[Recorded data start]
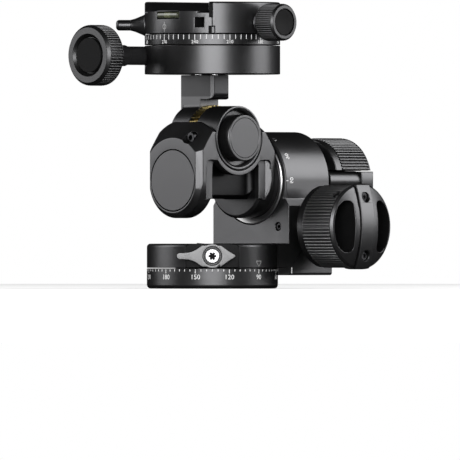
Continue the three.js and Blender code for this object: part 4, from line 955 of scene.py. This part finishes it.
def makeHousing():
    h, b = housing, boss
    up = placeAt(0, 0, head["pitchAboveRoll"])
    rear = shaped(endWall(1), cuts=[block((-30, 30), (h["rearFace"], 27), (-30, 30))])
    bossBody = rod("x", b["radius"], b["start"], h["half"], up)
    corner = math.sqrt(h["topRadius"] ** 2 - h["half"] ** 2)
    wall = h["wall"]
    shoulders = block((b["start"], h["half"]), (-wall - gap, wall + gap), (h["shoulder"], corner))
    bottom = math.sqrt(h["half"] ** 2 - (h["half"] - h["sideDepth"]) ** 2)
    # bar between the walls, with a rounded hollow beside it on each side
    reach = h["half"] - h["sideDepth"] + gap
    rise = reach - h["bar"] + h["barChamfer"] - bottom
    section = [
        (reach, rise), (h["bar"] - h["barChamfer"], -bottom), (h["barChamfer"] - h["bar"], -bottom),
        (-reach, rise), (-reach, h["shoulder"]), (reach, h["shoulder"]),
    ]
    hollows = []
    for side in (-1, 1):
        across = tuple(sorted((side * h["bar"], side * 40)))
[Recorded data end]
[Recorded data start]
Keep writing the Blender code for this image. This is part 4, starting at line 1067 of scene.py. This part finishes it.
[Recorded data end]
■ Task objective ■
Say how many lines contain the string "scene", giving nothing but the count.

■ Solution ■
2